Thank you so much for joining us Mark. Can you tell us the story of how you got involved with the Regtech or Crypto markets?

I was working along with my partner, Louis Lehot, on a client doc.ai that wanted to do a token offering last summer. The company is run by a serial entrepreneur, Walter de Brouwer.

Can you tell us some of the things that you do on daily basis regardless of how busy you are?

I always exercise (generally 2,000 meters on a Concept 2 rowing machine), journal using the Five Minute Journal and drink plenty of water.


Can you share 5 ways that Regulation and Regtech might help to stabilize the Crypto Economy?

  1. Reduce uncertainty about whether tokens are “securities” so companies can properly structure their offerings and open up the tokenization of otherwise illiquid assets such as real estate and patents
  2. Help individuals/companies understand the tax consequences of their activities
  3. Assist companies in determining liability for their software, see CFTC remarks about “prediction markets”
  4. Give institutional investors’ confidence that they understand the rules so that they can invest in crypto
  5. Provide clarity about the liability of programmers for code that they write, Professor Walch has suggested that public blockchain developers should be “fiduciaries” and the CFTC recently suggested that developers could have personal liability for failure to meet regulatory requirements

In your opinion, what are the top concerns that crypto firms should be considering in order to have a competitive edge?

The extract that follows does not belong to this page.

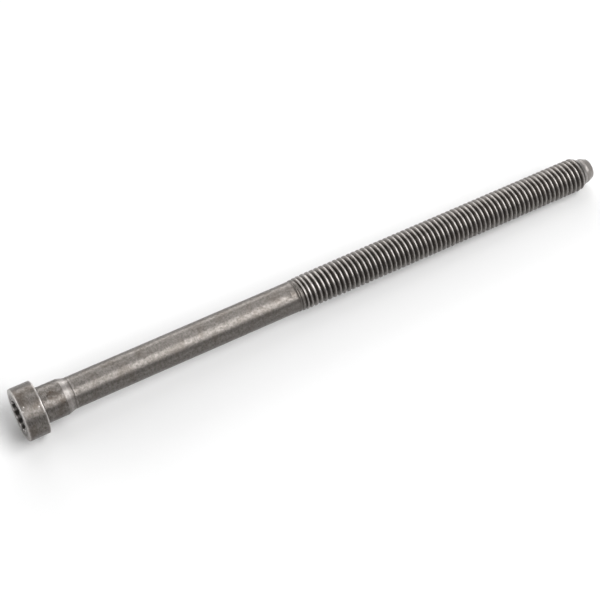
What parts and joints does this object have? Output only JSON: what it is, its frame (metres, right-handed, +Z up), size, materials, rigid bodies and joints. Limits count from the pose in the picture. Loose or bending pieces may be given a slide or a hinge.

  1. They need to be aware of the legal rules and risks and make appropriate decisions (for example, raising money through SAFTs overseas rather than in the US)
  2. They should participate in the regulatory process to help craft the new rules needed to make the industry successful (particularly through the industry associations that are forming)
  3. Pay attention to intellectual property, particularly patents which can give a competitive edge
  4. Work with sophisticated investors who can assist them in developing the business and legal strategy

Can you share how advising startups on blockchain and crypto currencies differs from how you work with large Fortune 500 corporations

  1. Blockchain/cryptocurrencies have many more gray areas than most topics discussed with Fortune 500 corporations
  2. You need to be able to describe the risk and the options to mitigate cost effectively (unlike corporations, startups don’t have an unlimited legal budget)
  3. Startups also need to understand that if they are seeking adoption by enterprise they need to avoid “risky” legal behavior even though it would be acceptable in the crypto community
  4. Remind startups that 2017 was a “party” with no rules, we are now experiencing the hangover with lots of consequences (SEC investigations, class action litigation); unlike the views of many thought leaders in the space, blockchain will be subject to existing laws

Can you share an example of a time when you had to overcome a personal or professional obstacle? How did you manage this situation and learn from it?

We lost our “vacation” home in the wine country to the Sonoma fires 60 days after we bought it (October 11, 2017). My wife and I had to make the decision to rebuild or look for another house. It caused very deep discussions about what we were seeking with the house and the location. We ultimately decided to rebuild and have a much clearer understanding of how that house will be integrated into our life.

What are the top 3 upcoming conferences you are attending and are excited about?

  • Consensus 2019
  • Blockchain Connect 2019
  • Hyperledger Global Forum

Can you please give us your favorite “Life Lesson Quote”? Can you share how this has been relevant to you in your life?

Knowing what you don’t know is more important than being brilliant (Charlie Munger). It reminds me that you need to constantly keep learning and that the world is changing an increasingly rapid pace and you should be humble about how much you know.

Thank you so much for these fantastic insights.